Blogposts
Blog 6: Project Presentation at the DH2025 Conference in Lisbon
On July 17, Giovanni Pala and Lia Costiner attended the DH2025 conference, the largest in the world in the field of digital humanities, to share the project’s newest developments. This year’s edition was held in Lisbon, Portugal.
Giovanni presented the collaborative paper, “From Draft to Model: Semi-Automated Parametric Extraction of Historical Ship Designs.” This research emerged from a close collaboration with Marco Mercuri and Gian Maria Santi at the University of Bologna. The paper outlined a methodology for digitally reconstructing eighteenth-century ship hulls from surviving 2D plans.

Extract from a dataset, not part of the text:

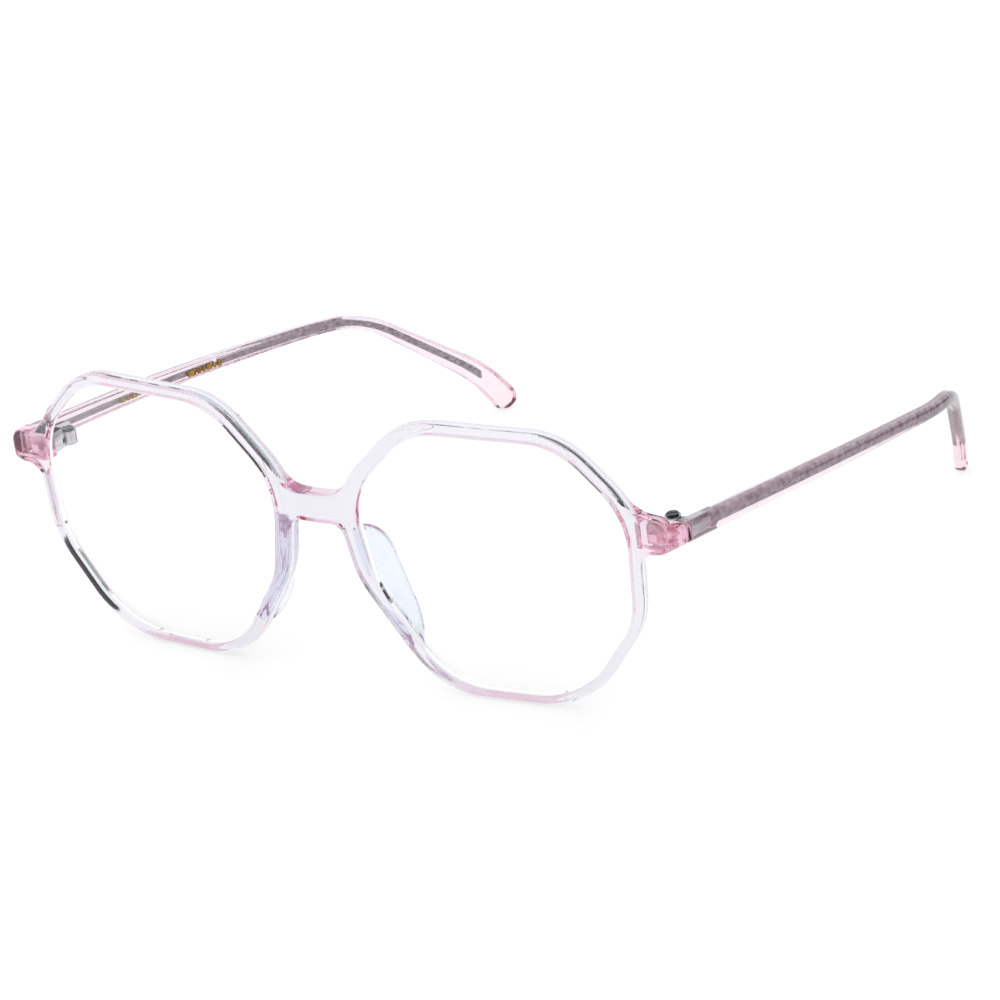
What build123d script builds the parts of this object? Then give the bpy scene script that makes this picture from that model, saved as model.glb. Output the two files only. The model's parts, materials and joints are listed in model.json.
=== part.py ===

This required, first, the reconstruction of historical drafting techniques. The approach begins with naval architecture manuals of the period, such as Duhamel Du Monceau’s Éléments de l’Architecture Navale (1763) and Stallkart’s Naval Architecture (1797), which describe the proportions and geometric steps by which shipwrights produced plans. Drawing on these sources, the team built an algorithm that semi-automatically extracts key points and measurements from British Admiralty ship plans, requiring only minimal user input. The extracted data is then used to build 3D hull reconstructions parametrically, reducing each design to a vector of dimensions and proportions. From these parameters, watertight 3D models are generated, enabling both geometric comparison between designs and, at a later stage, hydrodynamic performance simulations. This marks one of the first efforts to generate 3D reconstructions of historical ship hulls directly from original plans, opening new possibilities for analyzing ship design and performance in the Age of Sail.